╔══
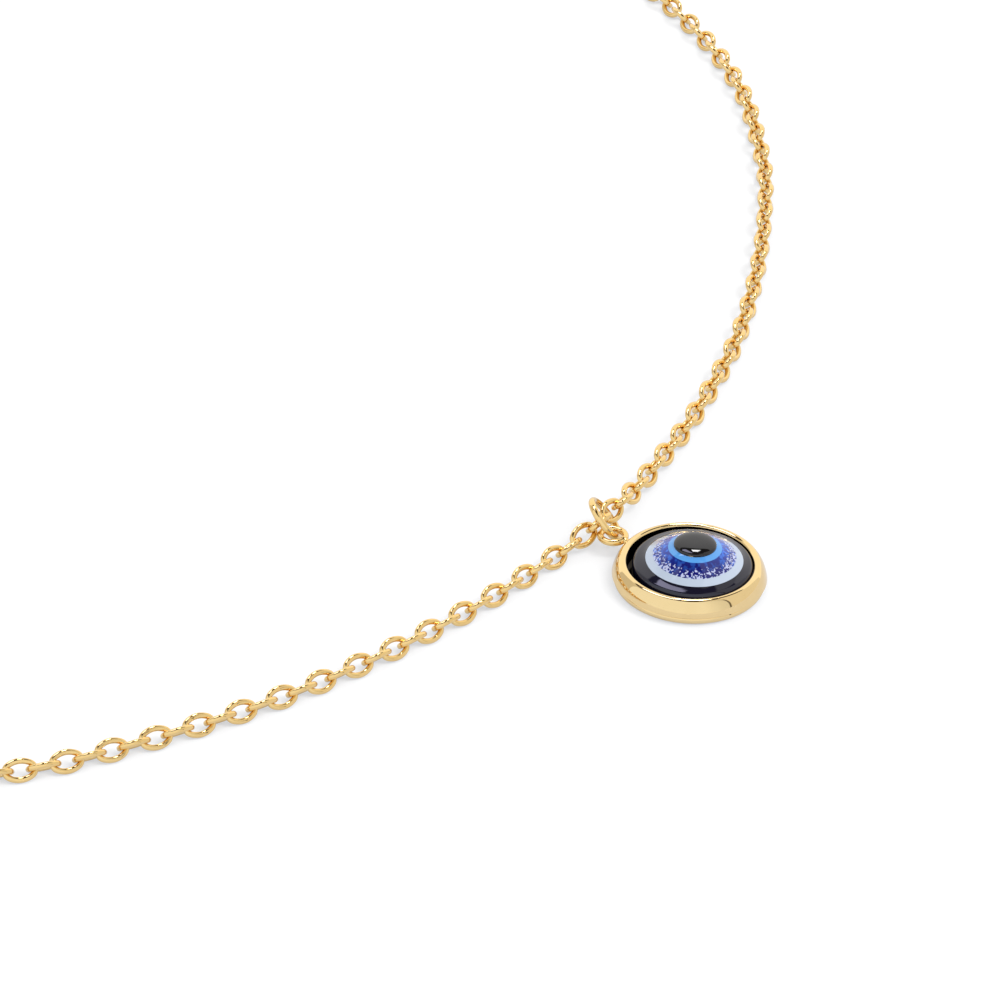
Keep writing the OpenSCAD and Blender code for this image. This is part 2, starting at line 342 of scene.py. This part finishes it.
polish = bpy.data.node_groups.new("hand_polish", "ShaderNodeTree")
for label, kind, value in (("Vector", "NodeSocketVector", (0, 0, 0)),
                           ("Wave Scale", "NodeSocketFloat", 900.0),
                           ("Grain Scale", "NodeSocketFloat", 9000.0),
                           ("Smoothness", "NodeSocketFloat", 0.06),
                           ("Spread", "NodeSocketFloat", 0.03)):
    polish.interface.new_socket(name=label, in_out="INPUT", socket_type=kind).default_value = value
for label in ("Roughness", "Height", "Cloud"):
    polish.interface.new_socket(name=label, in_out="OUTPUT", socket_type="NodeSocketFloat")
given = polish.nodes.new("NodeGroupInput").outputs
result = polish.nodes.new("NodeGroupOutput").inputs
wave, grain = (add_node(polish, "TexNoise", {"Vector": given["Vector"], "Scale": given[scale],
                                             "Detail": detail}).outputs["Fac"]
               for scale, detail in (("Wave Scale", 2.0), ("Grain Scale", 3.0)))
uneven = product(polish, math_node(polish, "SUBTRACT", grain, 0.5), given["Spread"])
for label, socket in (("Roughness", total(polish, uneven, given["Smoothness"])),
                      ("Height", total(polish, wave, product(polish, grain, GRAIN_HEIGHT))),
                      ("Cloud", wave)):
    polish.links.new(socket, result[label])


def new_material(name, wave_scale, grain_scale, smoothness, spread, bump=0.0):
    """A material whose Principled shader has the hand polish, with its bump in metres.

    Gives the material, its tree, its shader and the polish's cloud.
    """
    material = bpy.data.materials.new(name)
    material.use_nodes = True
    tree = material.node_tree
    tree.nodes.clear()
    shader = add_node(tree, "BsdfPrincipled")
    add_node(tree, "OutputMaterial", {"Surface": shader.outputs[0]})
    node = tree.nodes.new("ShaderNodeGroup")
    node.node_tree = polish
    tree.links.new(object_place(tree), node.inputs["Vector"])
    for label, value in (("Wave Scale", wave_scale), ("Grain Scale", grain_scale),
                         ("Smoothness", smoothness), ("Spread", spread)):
        node.inputs[label].default_value = value
    tree.links.new(node.outputs["Roughness"], shader.inputs["Roughness"])
    if bump:
        normal = add_node(tree, "Bump", {"Height": node.outputs["Height"], "Strength": 1.0,
                                         "Distance": bump})
        tree.links.new(normal.outputs["Normal"], shader.inputs["Normal"])
    return material, tree, shader, node.outputs["Cloud"]


# %% Polished gold
GOLD_POLISH = {"wave_scale": 1100.0, "grain_scale": 12000.0, "smoothness": 0.06, "spread": 0.03}
THROWN_LIGHT = (0.72, 0.72, 0.72)
# Painted shade: the near black that fills the gap between the cup and the glass.
GAP_SHADE = (0.012, 0.009, 0.006)


def gold_finish(name, light_gold, deep_gold, bump, gap_shade_r=0.0, gap_shade_top=0.0):
    """Yellow gold plating: a metal whose colour drifts between a light and a deep gold.

    The photograph's shadows are neutral, so the light that the gold throws on the table is too.
    Within the given radius and below the given height, the metal is painted near black:
    painted shade in the gap between the cup and the glass.
    """
    material, tree, shader, cloud = new_material(name, **GOLD_POLISH, bump=bump)
    colour = mix_colours(tree, cloud, light_gold, deep_gold)
    on_table = add_node(tree, "LightPath").outputs["Is Diffuse Ray"]
    colour = mix_colours(tree, on_table, colour, THROWN_LIGHT)
    if gap_shade_r:
        # Painted shade: near black where the gold meets the glass, inside the cup.
        place = add_node(tree, "SeparateXYZ", {0: object_place(tree)}).outputs
        squares = total(tree, *(product(tree, place[axis], place[axis]) for axis in "XY"))
        r = math_node(tree, "SQRT", squares)
        inside = product(tree, math_node(tree, "LESS_THAN", r, gap_shade_r * MM),
                         math_node(tree, "LESS_THAN", place["Z"], gap_shade_top * MM))
        colour = mix_colours(tree, inside, colour, GAP_SHADE)
    tree.links.new(colour, shader.inputs["Base Color"])
    shader.inputs["Metallic"].default_value = 1.0
    return material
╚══
◆ **EXERCISE OBJECTIVE**:
Extract the full listing above without altering anything.

◆ **TASK OUTPUT**:
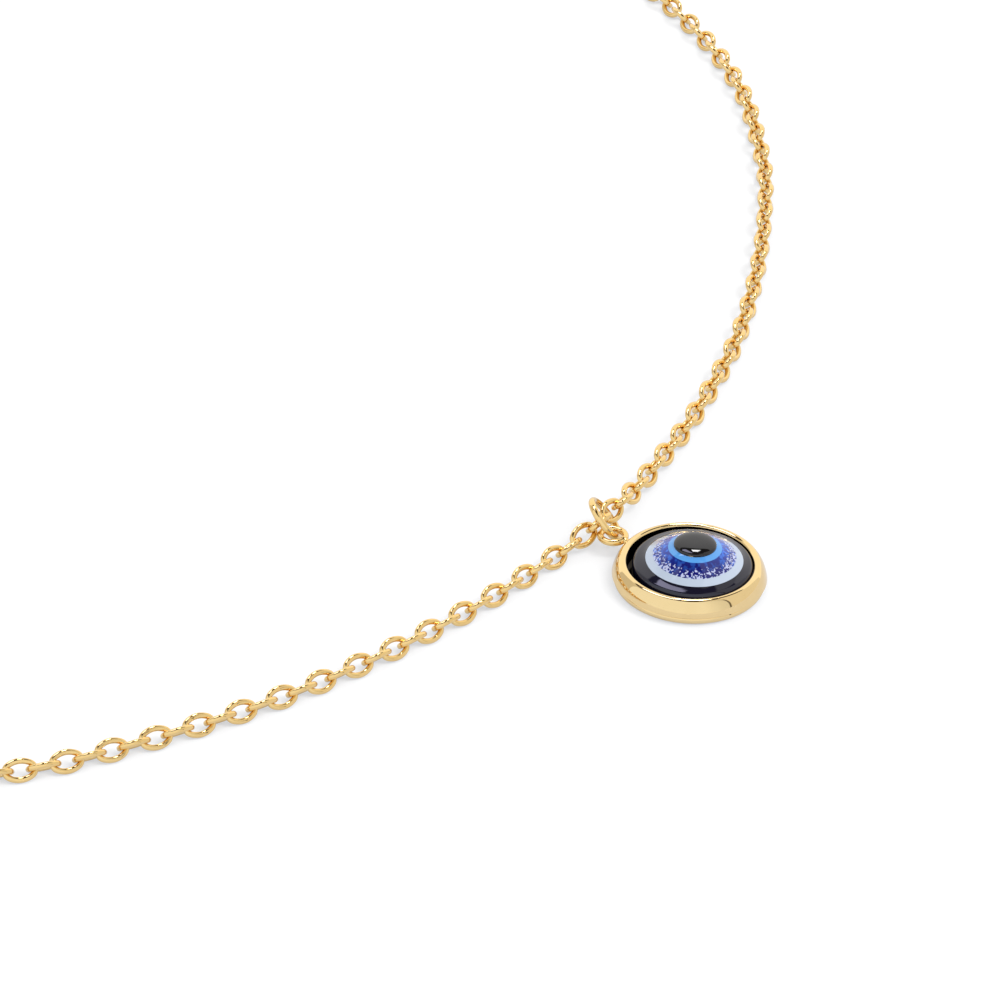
Keep writing the OpenSCAD and Blender code for this image. This is part 2, starting at line 342 of scene.py. This part finishes it.
polish = bpy.data.node_groups.new("hand_polish", "ShaderNodeTree")
for label, kind, value in (("Vector", "NodeSocketVector", (0, 0, 0)),
                           ("Wave Scale", "NodeSocketFloat", 900.0),
                           ("Grain Scale", "NodeSocketFloat", 9000.0),
                           ("Smoothness", "NodeSocketFloat", 0.06),
                           ("Spread", "NodeSocketFloat", 0.03)):
    polish.interface.new_socket(name=label, in_out="INPUT", socket_type=kind).default_value = value
for label in ("Roughness", "Height", "Cloud"):
    polish.interface.new_socket(name=label, in_out="OUTPUT", socket_type="NodeSocketFloat")
given = polish.nodes.new("NodeGroupInput").outputs
result = polish.nodes.new("NodeGroupOutput").inputs
wave, grain = (add_node(polish, "TexNoise", {"Vector": given["Vector"], "Scale": given[scale],
                                             "Detail": detail}).outputs["Fac"]
               for scale, detail in (("Wave Scale", 2.0), ("Grain Scale", 3.0)))
uneven = product(polish, math_node(polish, "SUBTRACT", grain, 0.5), given["Spread"])
for label, socket in (("Roughness", total(polish, uneven, given["Smoothness"])),
                      ("Height", total(polish, wave, product(polish, grain, GRAIN_HEIGHT))),
                      ("Cloud", wave)):
    polish.links.new(socket, result[label])


def new_material(name, wave_scale, grain_scale, smoothness, spread, bump=0.0):
    """A material whose Principled shader has the hand polish, with its bump in metres.

    Gives the material, its tree, its shader and the polish's cloud.
    """
    material = bpy.data.materials.new(name)
    material.use_nodes = True
    tree = material.node_tree
    tree.nodes.clear()
    shader = add_node(tree, "BsdfPrincipled")
    add_node(tree, "OutputMaterial", {"Surface": shader.outputs[0]})
    node = tree.nodes.new("ShaderNodeGroup")
    node.node_tree = polish
    tree.links.new(object_place(tree), node.inputs["Vector"])
    for label, value in (("Wave Scale", wave_scale), ("Grain Scale", grain_scale),
                         ("Smoothness", smoothness), ("Spread", spread)):
        node.inputs[label].default_value = value
    tree.links.new(node.outputs["Roughness"], shader.inputs["Roughness"])
    if bump:
        normal = add_node(tree, "Bump", {"Height": node.outputs["Height"], "Strength": 1.0,
                                         "Distance": bump})
        tree.links.new(normal.outputs["Normal"], shader.inputs["Normal"])
    return material, tree, shader, node.outputs["Cloud"]


# %% Polished gold
GOLD_POLISH = {"wave_scale": 1100.0, "grain_scale": 12000.0, "smoothness": 0.06, "spread": 0.03}
THROWN_LIGHT = (0.72, 0.72, 0.72)
# Painted shade: the near black that fills the gap between the cup and the glass.
GAP_SHADE = (0.012, 0.009, 0.006)


def gold_finish(name, light_gold, deep_gold, bump, gap_shade_r=0.0, gap_shade_top=0.0):
    """Yellow gold plating: a metal whose colour drifts between a light and a deep gold.

    The photograph's shadows are neutral, so the light that the gold throws on the table is too.
    Within the given radius and below the given height, the metal is painted near black:
    painted shade in the gap between the cup and the glass.
    """
    material, tree, shader, cloud = new_material(name, **GOLD_POLISH, bump=bump)
    colour = mix_colours(tree, cloud, light_gold, deep_gold)
    on_table = add_node(tree, "LightPath").outputs["Is Diffuse Ray"]
    colour = mix_colours(tree, on_table, colour, THROWN_LIGHT)
    if gap_shade_r:
        # Painted shade: near black where the gold meets the glass, inside the cup.
        place = add_node(tree, "SeparateXYZ", {0: object_place(tree)}).outputs
        squares = total(tree, *(product(tree, place[axis], place[axis]) for axis in "XY"))
        r = math_node(tree, "SQRT", squares)
        inside = product(tree, math_node(tree, "LESS_THAN", r, gap_shade_r * MM),
                         math_node(tree, "LESS_THAN", place["Z"], gap_shade_top * MM))
        colour = mix_colours(tree, inside, colour, GAP_SHADE)
    tree.links.new(colour, shader.inputs["Base Color"])
    shader.inputs["Metallic"].default_value = 1.0
    return material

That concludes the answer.